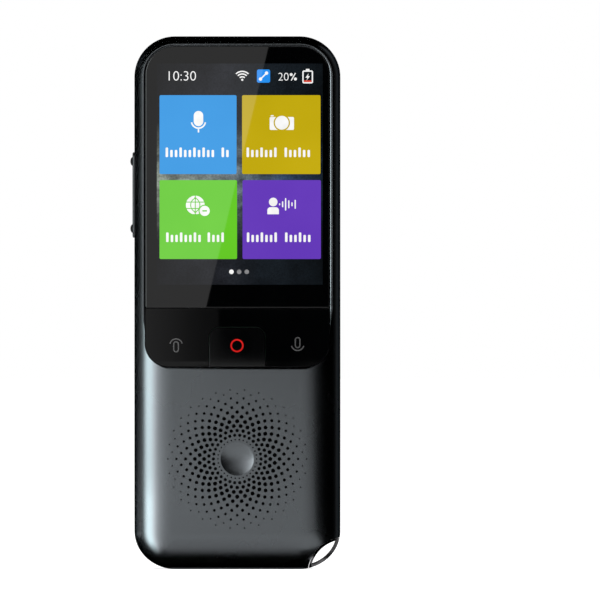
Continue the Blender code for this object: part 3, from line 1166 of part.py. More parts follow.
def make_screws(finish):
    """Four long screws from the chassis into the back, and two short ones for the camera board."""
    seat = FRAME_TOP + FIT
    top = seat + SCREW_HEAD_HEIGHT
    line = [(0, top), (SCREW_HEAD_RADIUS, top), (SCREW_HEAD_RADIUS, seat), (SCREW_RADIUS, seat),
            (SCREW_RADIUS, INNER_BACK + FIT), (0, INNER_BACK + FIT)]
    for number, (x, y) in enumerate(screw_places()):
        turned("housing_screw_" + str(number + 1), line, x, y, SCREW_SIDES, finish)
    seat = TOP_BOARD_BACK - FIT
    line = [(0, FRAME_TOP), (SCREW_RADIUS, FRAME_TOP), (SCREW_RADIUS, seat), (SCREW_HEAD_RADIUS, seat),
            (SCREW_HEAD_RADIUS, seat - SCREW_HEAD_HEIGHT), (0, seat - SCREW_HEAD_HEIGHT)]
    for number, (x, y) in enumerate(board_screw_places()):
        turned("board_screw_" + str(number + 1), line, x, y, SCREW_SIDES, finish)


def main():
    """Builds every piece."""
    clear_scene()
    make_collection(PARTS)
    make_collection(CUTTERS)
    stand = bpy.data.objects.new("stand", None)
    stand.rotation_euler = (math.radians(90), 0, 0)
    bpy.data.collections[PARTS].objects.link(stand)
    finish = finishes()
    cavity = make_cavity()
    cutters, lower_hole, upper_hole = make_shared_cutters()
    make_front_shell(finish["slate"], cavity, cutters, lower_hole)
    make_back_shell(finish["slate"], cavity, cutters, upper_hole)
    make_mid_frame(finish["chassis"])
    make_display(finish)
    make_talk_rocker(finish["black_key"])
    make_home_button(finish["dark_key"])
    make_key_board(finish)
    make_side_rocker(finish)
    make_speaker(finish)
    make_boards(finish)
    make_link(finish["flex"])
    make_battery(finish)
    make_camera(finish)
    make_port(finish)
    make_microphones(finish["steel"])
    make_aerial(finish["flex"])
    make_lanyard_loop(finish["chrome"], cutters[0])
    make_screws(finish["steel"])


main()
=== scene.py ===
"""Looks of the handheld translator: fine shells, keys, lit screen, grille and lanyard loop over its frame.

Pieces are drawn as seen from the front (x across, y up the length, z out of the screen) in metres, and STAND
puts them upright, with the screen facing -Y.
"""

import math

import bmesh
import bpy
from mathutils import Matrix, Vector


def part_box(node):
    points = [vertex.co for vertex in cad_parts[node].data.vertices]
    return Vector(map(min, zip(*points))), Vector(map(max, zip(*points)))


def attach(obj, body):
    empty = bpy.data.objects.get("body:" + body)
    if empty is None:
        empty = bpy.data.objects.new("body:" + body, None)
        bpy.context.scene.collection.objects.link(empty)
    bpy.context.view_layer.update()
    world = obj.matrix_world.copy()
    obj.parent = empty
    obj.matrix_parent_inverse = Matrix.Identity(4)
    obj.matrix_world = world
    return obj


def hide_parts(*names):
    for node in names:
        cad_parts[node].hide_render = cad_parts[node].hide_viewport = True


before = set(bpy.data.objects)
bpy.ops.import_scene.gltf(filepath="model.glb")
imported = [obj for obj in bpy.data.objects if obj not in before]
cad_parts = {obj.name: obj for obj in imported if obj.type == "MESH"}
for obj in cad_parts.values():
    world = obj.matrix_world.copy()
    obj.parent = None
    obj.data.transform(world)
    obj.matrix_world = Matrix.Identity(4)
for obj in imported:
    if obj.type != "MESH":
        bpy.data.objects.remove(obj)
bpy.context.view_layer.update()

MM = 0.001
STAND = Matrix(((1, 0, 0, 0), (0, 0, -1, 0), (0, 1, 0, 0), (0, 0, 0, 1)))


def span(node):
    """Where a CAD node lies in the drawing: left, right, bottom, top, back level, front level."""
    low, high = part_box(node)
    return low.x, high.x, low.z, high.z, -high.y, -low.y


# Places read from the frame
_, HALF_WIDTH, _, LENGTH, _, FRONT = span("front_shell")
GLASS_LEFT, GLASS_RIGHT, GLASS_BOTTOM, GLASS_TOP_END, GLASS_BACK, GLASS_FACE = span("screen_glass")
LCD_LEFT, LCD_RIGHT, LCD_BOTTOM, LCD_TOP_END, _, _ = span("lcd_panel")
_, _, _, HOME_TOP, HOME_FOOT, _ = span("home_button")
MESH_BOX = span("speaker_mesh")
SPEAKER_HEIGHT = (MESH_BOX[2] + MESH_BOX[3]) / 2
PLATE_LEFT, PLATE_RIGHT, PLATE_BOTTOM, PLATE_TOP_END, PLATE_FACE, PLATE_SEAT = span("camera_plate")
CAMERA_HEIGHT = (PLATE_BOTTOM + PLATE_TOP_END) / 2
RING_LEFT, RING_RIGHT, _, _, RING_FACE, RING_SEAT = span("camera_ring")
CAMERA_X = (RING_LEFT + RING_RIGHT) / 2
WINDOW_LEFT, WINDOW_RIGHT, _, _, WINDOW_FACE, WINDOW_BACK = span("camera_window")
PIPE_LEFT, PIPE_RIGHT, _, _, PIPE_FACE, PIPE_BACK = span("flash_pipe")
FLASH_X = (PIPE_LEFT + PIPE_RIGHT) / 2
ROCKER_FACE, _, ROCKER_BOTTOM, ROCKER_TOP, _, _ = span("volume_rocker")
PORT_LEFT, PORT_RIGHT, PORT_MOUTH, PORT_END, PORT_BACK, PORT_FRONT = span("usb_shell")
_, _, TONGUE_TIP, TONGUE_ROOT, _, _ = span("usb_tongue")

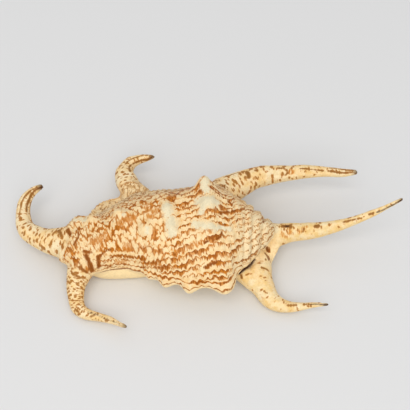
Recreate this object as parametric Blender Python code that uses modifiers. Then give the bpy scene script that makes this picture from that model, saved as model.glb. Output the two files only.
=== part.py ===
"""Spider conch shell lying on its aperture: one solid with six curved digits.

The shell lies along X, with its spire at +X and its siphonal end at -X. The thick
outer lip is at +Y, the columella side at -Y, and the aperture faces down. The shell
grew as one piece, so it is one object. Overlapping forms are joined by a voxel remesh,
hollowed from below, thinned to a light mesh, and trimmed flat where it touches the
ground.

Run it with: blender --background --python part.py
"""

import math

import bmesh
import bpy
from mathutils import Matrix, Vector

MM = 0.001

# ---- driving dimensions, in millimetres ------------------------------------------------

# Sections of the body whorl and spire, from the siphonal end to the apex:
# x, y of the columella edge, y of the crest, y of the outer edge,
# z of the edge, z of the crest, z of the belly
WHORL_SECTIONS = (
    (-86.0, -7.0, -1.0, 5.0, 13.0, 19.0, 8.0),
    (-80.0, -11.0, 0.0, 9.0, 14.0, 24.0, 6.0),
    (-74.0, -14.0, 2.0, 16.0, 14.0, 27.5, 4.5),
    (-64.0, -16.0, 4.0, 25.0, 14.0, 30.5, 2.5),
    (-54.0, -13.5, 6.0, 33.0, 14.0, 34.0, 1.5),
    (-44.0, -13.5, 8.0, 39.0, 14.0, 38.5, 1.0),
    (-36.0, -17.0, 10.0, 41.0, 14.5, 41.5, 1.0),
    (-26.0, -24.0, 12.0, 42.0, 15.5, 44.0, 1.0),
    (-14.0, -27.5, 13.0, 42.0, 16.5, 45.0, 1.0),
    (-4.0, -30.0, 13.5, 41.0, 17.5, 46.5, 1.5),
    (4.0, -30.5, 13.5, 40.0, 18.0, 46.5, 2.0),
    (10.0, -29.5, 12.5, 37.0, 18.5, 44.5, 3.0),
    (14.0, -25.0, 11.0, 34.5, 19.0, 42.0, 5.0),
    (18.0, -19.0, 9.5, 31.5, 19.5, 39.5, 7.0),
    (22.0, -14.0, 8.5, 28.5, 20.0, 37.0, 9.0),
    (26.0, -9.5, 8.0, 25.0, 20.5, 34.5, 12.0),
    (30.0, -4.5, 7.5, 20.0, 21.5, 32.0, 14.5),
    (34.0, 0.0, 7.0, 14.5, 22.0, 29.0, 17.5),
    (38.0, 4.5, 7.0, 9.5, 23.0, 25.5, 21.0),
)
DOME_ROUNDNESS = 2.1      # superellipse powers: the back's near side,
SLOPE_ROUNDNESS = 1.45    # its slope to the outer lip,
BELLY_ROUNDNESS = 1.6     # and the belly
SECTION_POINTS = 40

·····

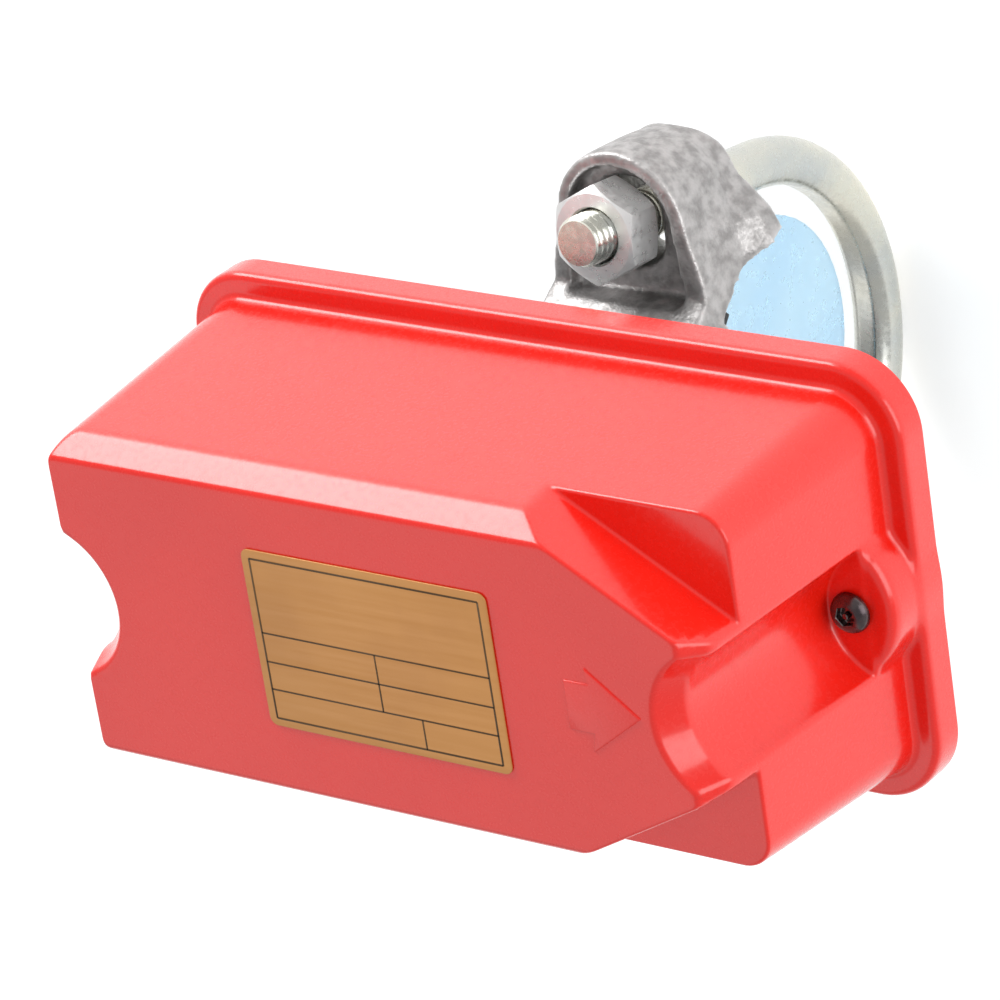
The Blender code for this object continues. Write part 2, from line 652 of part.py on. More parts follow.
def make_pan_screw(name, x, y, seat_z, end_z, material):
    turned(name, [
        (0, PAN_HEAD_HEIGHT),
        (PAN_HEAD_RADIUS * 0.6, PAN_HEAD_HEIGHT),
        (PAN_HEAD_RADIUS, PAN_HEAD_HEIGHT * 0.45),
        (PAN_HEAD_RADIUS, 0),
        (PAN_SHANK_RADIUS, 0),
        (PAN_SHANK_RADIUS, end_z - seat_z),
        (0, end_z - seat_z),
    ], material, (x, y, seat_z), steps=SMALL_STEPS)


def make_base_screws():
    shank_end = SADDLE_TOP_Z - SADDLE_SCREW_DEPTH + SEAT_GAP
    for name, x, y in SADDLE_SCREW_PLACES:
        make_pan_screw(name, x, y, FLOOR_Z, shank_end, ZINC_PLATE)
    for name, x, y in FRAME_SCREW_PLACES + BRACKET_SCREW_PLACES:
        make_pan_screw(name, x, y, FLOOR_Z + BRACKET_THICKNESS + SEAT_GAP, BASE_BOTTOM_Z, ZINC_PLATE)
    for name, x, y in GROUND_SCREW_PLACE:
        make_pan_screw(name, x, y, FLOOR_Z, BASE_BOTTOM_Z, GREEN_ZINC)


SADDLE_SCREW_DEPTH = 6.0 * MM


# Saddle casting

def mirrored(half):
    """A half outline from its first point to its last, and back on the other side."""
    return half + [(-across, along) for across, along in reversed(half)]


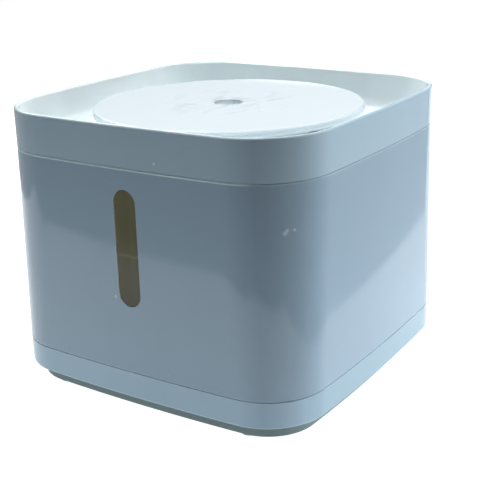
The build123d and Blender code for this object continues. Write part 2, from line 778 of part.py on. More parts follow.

·····

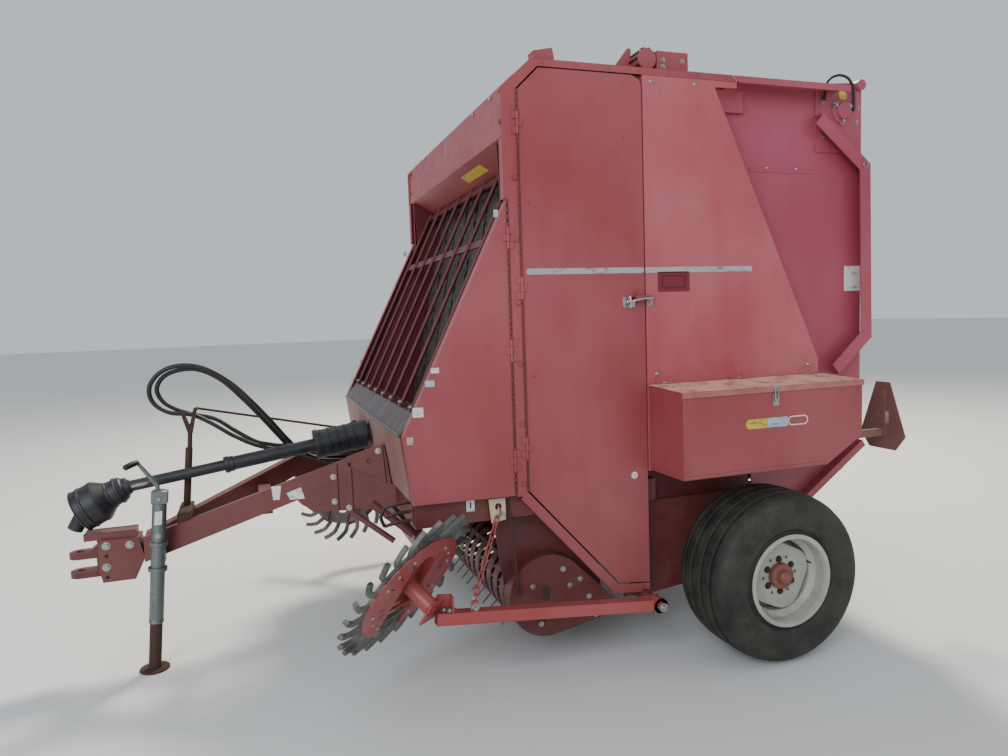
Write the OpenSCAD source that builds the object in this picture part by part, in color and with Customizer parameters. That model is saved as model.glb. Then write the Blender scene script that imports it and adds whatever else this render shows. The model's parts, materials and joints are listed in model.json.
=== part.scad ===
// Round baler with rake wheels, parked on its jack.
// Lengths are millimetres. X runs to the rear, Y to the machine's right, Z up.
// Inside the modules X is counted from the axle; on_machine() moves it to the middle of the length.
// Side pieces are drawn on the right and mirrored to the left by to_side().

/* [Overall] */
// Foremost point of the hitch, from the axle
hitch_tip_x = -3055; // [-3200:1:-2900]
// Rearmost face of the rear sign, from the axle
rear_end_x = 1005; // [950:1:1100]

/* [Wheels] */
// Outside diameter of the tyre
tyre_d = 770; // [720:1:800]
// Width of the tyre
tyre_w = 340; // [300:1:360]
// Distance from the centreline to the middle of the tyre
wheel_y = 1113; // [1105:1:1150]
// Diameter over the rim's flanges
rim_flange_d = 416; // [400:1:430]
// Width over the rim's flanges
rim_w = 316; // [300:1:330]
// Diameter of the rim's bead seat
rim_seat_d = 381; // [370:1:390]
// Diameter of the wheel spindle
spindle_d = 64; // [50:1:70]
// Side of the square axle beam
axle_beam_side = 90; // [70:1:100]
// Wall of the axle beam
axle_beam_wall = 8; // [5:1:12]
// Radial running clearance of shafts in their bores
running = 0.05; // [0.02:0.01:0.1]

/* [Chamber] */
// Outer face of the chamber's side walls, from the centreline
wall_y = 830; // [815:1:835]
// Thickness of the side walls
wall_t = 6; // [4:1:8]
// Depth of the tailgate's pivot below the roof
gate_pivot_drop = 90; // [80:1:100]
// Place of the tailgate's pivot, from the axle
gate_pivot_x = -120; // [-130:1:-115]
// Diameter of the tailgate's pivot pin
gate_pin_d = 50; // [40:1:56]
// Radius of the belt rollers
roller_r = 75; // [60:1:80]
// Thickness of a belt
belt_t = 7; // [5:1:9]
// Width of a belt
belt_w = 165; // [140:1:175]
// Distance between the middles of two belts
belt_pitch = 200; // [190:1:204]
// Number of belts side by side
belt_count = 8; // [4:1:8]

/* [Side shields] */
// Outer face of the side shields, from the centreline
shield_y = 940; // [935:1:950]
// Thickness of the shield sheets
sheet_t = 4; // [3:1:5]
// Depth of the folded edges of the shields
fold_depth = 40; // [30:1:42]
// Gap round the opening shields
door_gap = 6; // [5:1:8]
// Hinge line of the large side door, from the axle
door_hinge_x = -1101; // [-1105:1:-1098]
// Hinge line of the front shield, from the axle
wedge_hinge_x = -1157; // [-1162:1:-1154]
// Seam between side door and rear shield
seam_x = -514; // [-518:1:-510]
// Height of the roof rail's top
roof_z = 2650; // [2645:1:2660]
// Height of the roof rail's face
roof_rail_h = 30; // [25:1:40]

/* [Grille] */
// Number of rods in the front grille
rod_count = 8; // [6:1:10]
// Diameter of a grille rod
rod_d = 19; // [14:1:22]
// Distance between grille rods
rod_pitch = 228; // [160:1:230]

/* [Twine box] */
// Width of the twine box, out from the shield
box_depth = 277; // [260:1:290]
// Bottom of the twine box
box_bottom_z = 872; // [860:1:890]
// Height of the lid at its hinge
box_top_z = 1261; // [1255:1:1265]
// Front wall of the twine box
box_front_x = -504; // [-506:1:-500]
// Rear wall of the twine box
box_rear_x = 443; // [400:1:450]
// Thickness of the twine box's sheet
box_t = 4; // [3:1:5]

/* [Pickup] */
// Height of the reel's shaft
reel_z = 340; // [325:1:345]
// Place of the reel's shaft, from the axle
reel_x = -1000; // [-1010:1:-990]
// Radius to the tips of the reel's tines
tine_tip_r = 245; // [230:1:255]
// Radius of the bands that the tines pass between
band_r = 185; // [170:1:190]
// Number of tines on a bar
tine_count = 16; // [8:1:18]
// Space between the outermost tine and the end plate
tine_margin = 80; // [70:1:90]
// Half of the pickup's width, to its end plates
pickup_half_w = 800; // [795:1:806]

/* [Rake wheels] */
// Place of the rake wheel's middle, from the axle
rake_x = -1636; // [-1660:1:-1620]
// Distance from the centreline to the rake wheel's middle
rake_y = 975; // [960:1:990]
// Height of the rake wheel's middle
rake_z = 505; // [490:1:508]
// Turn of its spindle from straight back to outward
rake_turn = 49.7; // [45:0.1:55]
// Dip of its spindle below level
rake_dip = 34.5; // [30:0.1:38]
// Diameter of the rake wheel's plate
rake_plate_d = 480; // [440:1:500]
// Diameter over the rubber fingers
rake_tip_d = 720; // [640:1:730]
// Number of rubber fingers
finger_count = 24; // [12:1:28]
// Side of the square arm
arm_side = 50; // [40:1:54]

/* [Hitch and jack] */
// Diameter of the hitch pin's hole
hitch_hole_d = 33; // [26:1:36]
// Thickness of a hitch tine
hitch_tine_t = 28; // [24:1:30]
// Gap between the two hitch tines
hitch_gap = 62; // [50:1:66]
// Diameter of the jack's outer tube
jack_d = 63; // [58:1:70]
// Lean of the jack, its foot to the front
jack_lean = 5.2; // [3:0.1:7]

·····

» **Requirement**
Write out, from the lines above, only those from the line with "zip(*points))), Vector(map(max, zip(*points)))" to the line with "return low.x, high.x, low.z, high.z, -high.y, -low.y", exactly as given, including the first and the last.

» **Exercise output**
    return Vector(map(min, zip(*points))), Vector(map(max, zip(*points)))


def attach(obj, body):
    empty = bpy.data.objects.get("body:" + body)
    if empty is None:
        empty = bpy.data.objects.new("body:" + body, None)
        bpy.context.scene.collection.objects.link(empty)
    bpy.context.view_layer.update()
    world = obj.matrix_world.copy()
    obj.parent = empty
    obj.matrix_parent_inverse = Matrix.Identity(4)
    obj.matrix_world = world
    return obj


def hide_parts(*names):
    for node in names:
        cad_parts[node].hide_render = cad_parts[node].hide_viewport = True


before = set(bpy.data.objects)
bpy.ops.import_scene.gltf(filepath="model.glb")
imported = [obj for obj in bpy.data.objects if obj not in before]
cad_parts = {obj.name: obj for obj in imported if obj.type == "MESH"}
for obj in cad_parts.values():
    world = obj.matrix_world.copy()
    obj.parent = None
    obj.data.transform(world)
    obj.matrix_world = Matrix.Identity(4)
for obj in imported:
    if obj.type != "MESH":
        bpy.data.objects.remove(obj)
bpy.context.view_layer.update()

MM = 0.001
STAND = Matrix(((1, 0, 0, 0), (0, 0, -1, 0), (0, 1, 0, 0), (0, 0, 0, 1)))


def span(node):
    """Where a CAD node lies in the drawing: left, right, bottom, top, back level, front level."""
    low, high = part_box(node)
    return low.x, high.x, low.z, high.z, -high.y, -low.y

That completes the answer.